Ah, Mother’s Day, that extra special holiday for celebrating moms and their endless contributions to the patriarchal world order, which you spend the rest of the year entirely ignoring. Your plans for the mom in your life may vary (breakfast-in-bed, which means less sleep and more clean up for mom, brunch in a crowded restaurant with a two-hour wait, macaroni necklaces, etc), but no one is more dedicated to celebrating (the money spent on) Mother’s Day than The Brands.
Used to selling cooking as a Woman’s Domain, food and beverage companies reliably deliver the thirstiest — PARCHED, even — campaigns, all invested in giving female homemakers a single day off in order to keep them working (and buying) the rest of the year.
Take Tim Hortons’ Mother’s Day deal: Show up at one of six participating Tim Hortons locations across the U.S. on Sunday, ask for a “mom-sized” coffee, and you will receive a 52-ounce iced monstrosity in return. That is nearly twice the volume of Starbucks’ biggest 31-ounce Trenta size. Tim Hortons told the Takeout that the company is aiming for inclusivity by allowing moms of all genders and of all offspring — even “dog moms” — to get in on the deal.

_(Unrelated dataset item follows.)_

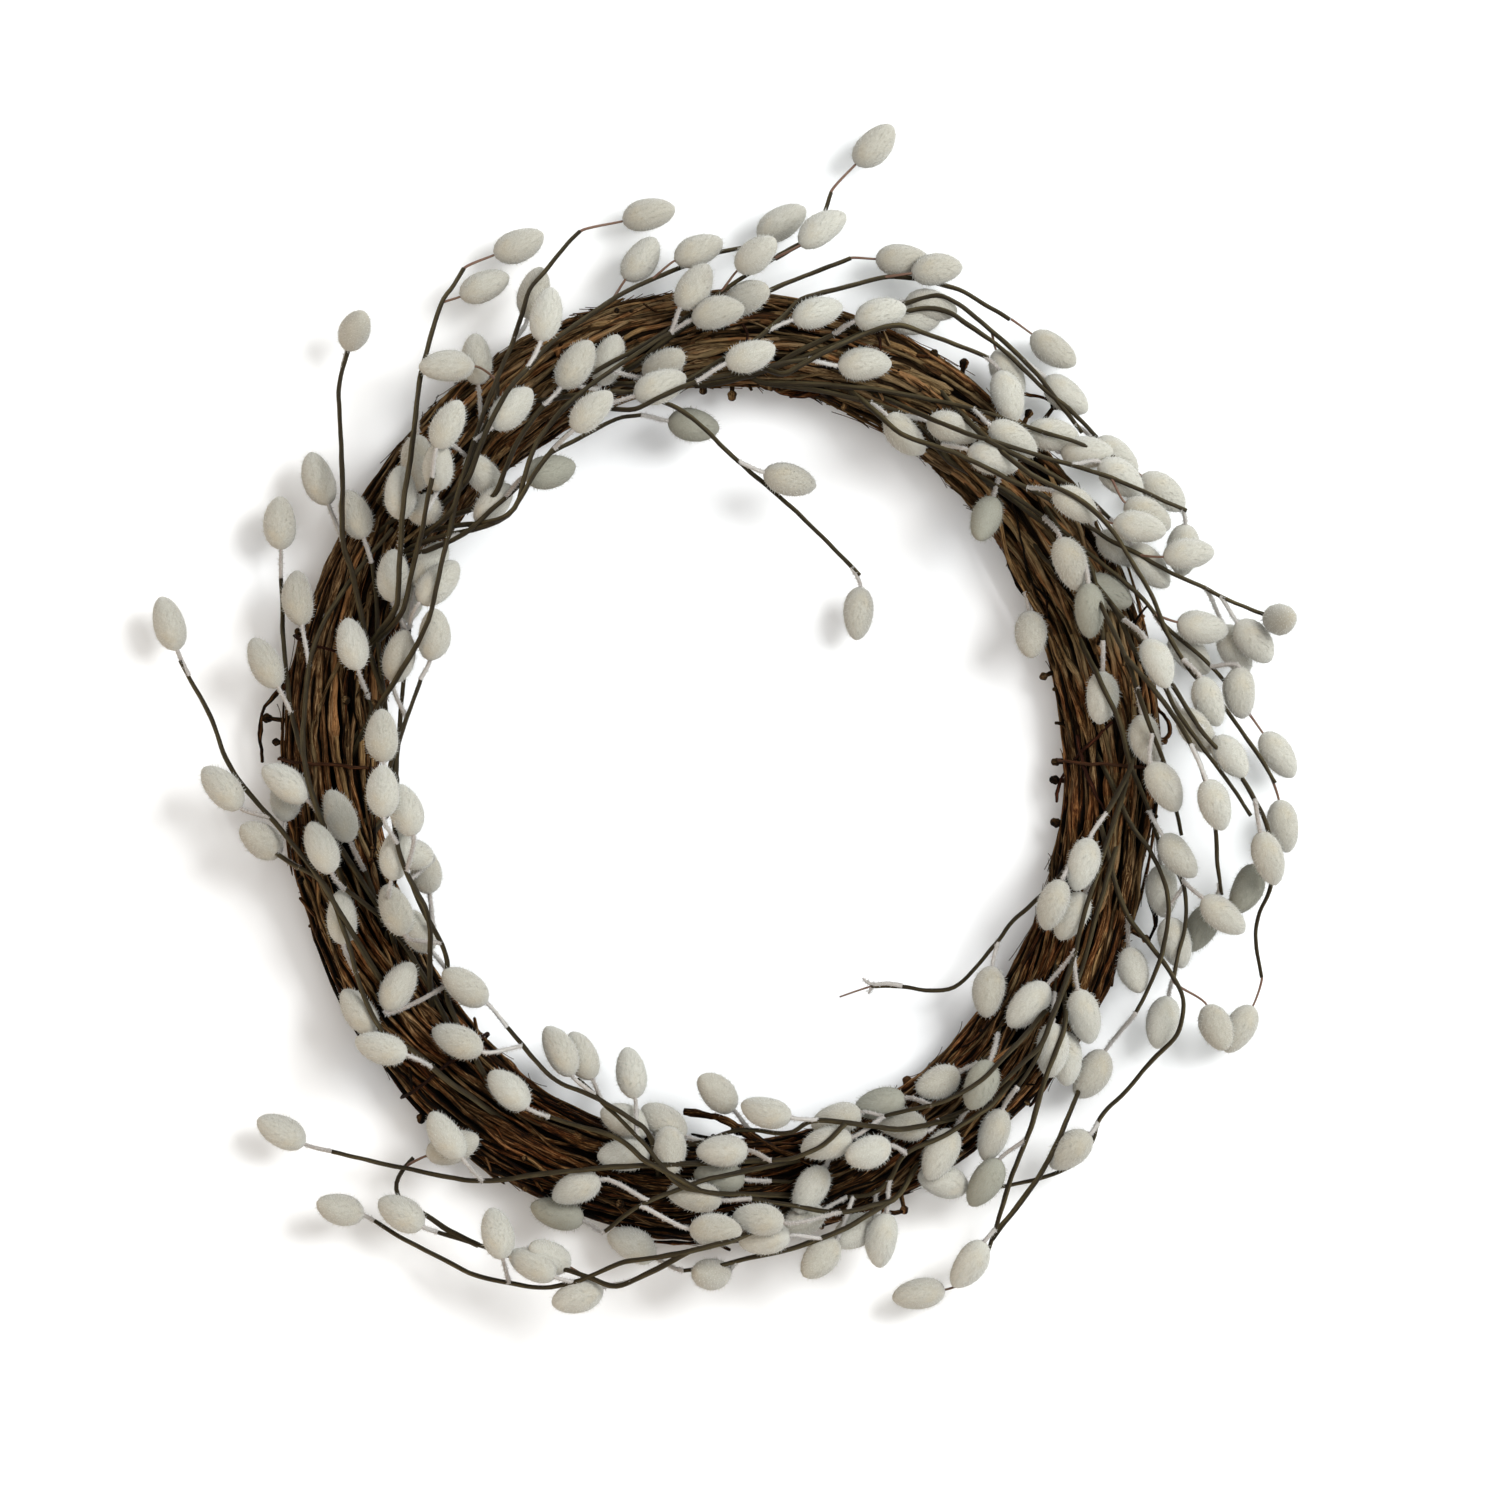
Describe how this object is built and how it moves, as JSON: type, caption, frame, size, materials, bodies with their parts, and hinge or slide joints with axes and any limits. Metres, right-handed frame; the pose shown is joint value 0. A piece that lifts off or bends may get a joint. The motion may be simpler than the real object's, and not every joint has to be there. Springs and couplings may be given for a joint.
{
  "type": "twig wreath",
  "caption": "Oval ring of wound vines dressed with sprays of pussy willow catkins that all lean clockwise, lying on its back, with an open middle.",
  "frame": {"origin": "middle of the wreath's overall box, on the surface that its back lies on", "axes": "+Z out of the wreath's face, +Y towards its top as pictured, +X to its right as pictured"},
  "size_m": [0.5754, 0.5946, 0.1124],
  "materials": {
    "inner": "dark, dry bark of the packed inner vines",
    "vine": "dry reddish-brown vine bark, matte and grooved",
    "tendril": "smooth reddish tendril",
    "spray": "cream flocked catkins with fine fuzz, on matte olive-brown stems"
  },
  "bodies": {
    "root": {"inner_vines": "inner", "loose_vine": "vine", "spray_bottom_1": "spray", "spray_bottom_10": "spray", "spray_bottom_11": "spray", "spray_bottom_2": "spray", "spray_bottom_3": "spray", "spray_bottom_4": "spray", "spray_bottom_5": "spray", "spray_bottom_6": "spray", "spray_bottom_7": "spray", "spray_bottom_8": "spray", "spray_bottom_9": "spray", "spray_left_1": "spray", "spray_left_10": "spray", "spray_left_11": "spray", "spray_left_12": "spray", "spray_left_2": "spray", "spray_left_3": "spray", "spray_left_4": "spray", "spray_left_5": "spray", "spray_left_6": "spray", "spray_left_7": "spray", "spray_left_8": "spray", "spray_left_9": "spray", "spray_right_1": "spray", "spray_right_10": "spray", "spray_right_11": "spray", "spray_right_12": "spray", "spray_right_13": "spray", "spray_right_14": "spray", "spray_right_2": "spray", "spray_right_3": "spray", "spray_right_4": "spray", "spray_right_5": "spray", "spray_right_6": "spray", "spray_right_7": "spray", "spray_right_8": "spray", "spray_right_9": "spray", "spray_top_1": "spray", "spray_top_10": "spray", "spray_top_11": "spray", "spray_top_12": "spray", "spray_top_2": "spray", "spray_top_3": "spray", "spray_top_4": "spray", "spray_top_5": "spray", "spray_top_6": "spray", "spray_top_7": "spray", "spray_top_8": "spray", "spray_top_9": "spray", "tendril_1": "tendril", "tendril_2": "tendril", "tendril_3": "tendril", "tendril_4": "tendril", "vine_1": "vine", "vine_2": "vine", "vine_3": "vine", "vine_4": "vine"}
  },
  "joints": []
}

But the understanding of the joke hinges on the implicit understanding that moms are so busy and overworked that they need 572mg of caffeine to get through the day. (The Mayo Clinic suggests that “up to 400 milligrams (mg) of caffeine a day appears to be safe for most healthy adults.” Why does the Mayo Clinic hate working moms who just want to lean in and have it all?) Paid parental leave and work-life balance may be lost causes, but Tim Hortons is here to fuel the never-ending hustle and productivity of mom bosses everywhere.
Tropicana’s attempt falls back on the tried-and-true tradition of preparing breakfast in bed for Mom, this year in the form of a “Mother’s Day Hotline” from 5 a.m. to 2 p.m. EST on Sunday, during which “advisors will be waiting to give dads and kids advice and answer all of their burning questions, like: What’s the ratio of OJ to bubbly in a mimosa? What should I serve my mom for a special holiday brunch? How do I make the perfect scrambled eggs?” Once again, the concept only works if we accept the norm of moms grinding away alone in the kitchen, while dads — all dangerously stupid, if you believe advertisers — look on cluelessly. Rather than celebrate Mom by giving her “a morning off of breakfast duty and a few extra minutes to snooze the alarm,” as the PR copy suggests, maybe advocate for a more equitable division of “breakfast duty” labor in the first place?
Both these gimmicks fall into the same trap that German supermarket Edeka recently stumbled headfirst into with its trope-filled Mother’s Day advertisement. In the video, which has been downvoted into the depths of hell, bumbling fathers are depicted as incompetent fools who fail at everyday parenting tasks like blending up baby food, combing hair, and reading bedtime stories. The final shot — a mother, gentle and maternal, in contrast with a sloppy, chips-shoveling dad — and the closing punchline, “Mom, thank you for not being Dad,” encapsulates everything wrong with the way advertisers reinforce gender stereotypes. Unsurprisingly, the campaign has not been popular, accomplishing the double-whammy of pissing off both women and men.
It’s worth considering Kraft’s Mother’s Day stunt, which takes a similar approach to Tropicana’s promotion by promising some time off for mothers — but by reimbursing up to $100 worth of babysitting. The idea and the accompanying ad still panders to the notion that women are primary caregivers (an unfortunate truth), but here, at least, the gimmick’s purported beneficiaries actually walk away with a tangible measure of absolved labor and capital. In a time when women are stripped of rights to an increasingly dangerous degree, this particular example of brand #empowerment is, at least, a more tolerable substitute for real systemic changes and strides towards gender parity.
This Mother’s Day, as you face the mild inconvenience of celebrating a hardworking woman, the best move, perhaps, is to look beyond the grocery aisle or coffee line to ways — like, say, advocating for universal childcare — that can benefit her and other moms more permanently.